Bertram was a tallish, nervous type who preferred hornrims to getting his eyeballs resculpted like everybody else; he affected a sort of Italian Renaissance beard and a kilt.

The backstory here is convoluted, but to summarize: Bertram had hired Ed Bear to investigate a series of thefts from one of Paratronics’ warehouses. By coincidence (or is it?), a pen with a Paratronics logo somehow turned up in Win’s world, on the other side of the dimensional portal.

Ed and Win relay this story to him, including the fact that Win comes from a parallel universe, something that Bertram doesn’t seem that shocked by. He’s more annoyed by the fact that Ed hasn’t caught the culprits behind the warehouse theft. To this, Ed replies that he’s advised them on how to tighten their security, and that’s all he’s going to do: “I protect property. I don’t collect people!”

Side note: Is there anyone in this universe who does collect people? Does the North American Confederacy have bounty hunters for hire? Or do you just get away scot-free unless you’re caught red-handed at the scene of the crime?

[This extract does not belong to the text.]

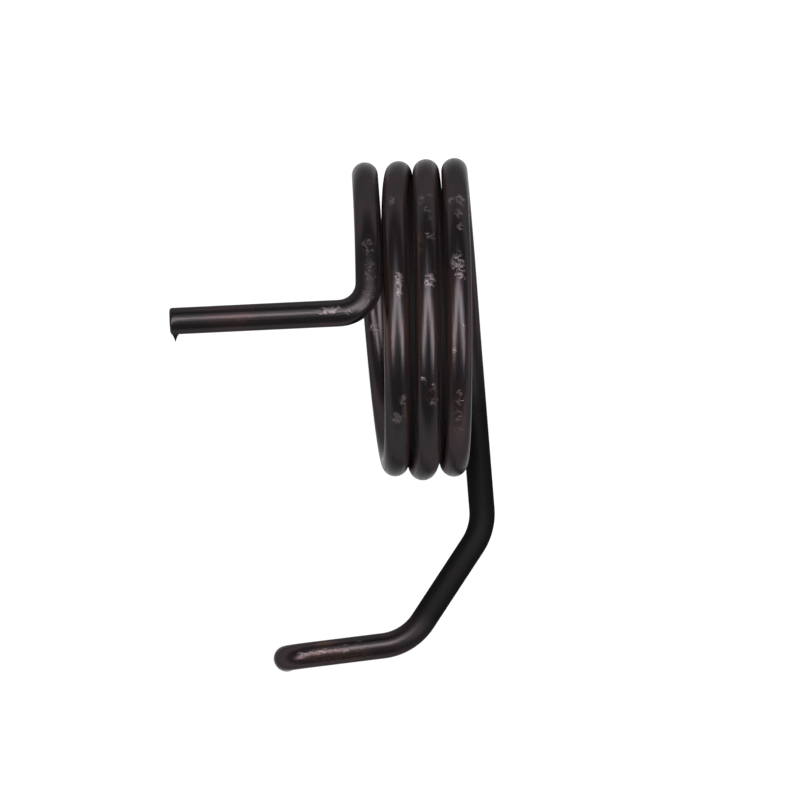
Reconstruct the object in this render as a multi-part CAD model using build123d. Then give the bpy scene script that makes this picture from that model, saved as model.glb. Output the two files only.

L. Neil Smith never addresses this question. He makes a big deal out of how everyone here carries weapons at all times to protect themselves, because no one can trample on the rights of an armed individual. If that’s true, it’s hard to see how that profession could exist here, unless they swarm suspects with superior force—but a government can do the same thing, and yet Smith is adamant that his armed anarchists are more than capable of repelling any government intrusion.

Bertram grudgingly accepts Ed’s explanation. He says that to help Win out and solve the mystery of the pen, he can refer them to one of the researchers his company works with, a Dr. Thorens at Laporte University.

On the way out, Win muses, “this country could use a few lessons in elementary sneakiness”. Ed asks what he’s talking about, to which he responds that Bertram was wearing a bronze ring with the eye-in-the-pyramid logo. For some reason, they don’t double back to interrogate him about it, even though this implies that Bertram has ties to the same gang that tried to murder Ed and Win at home.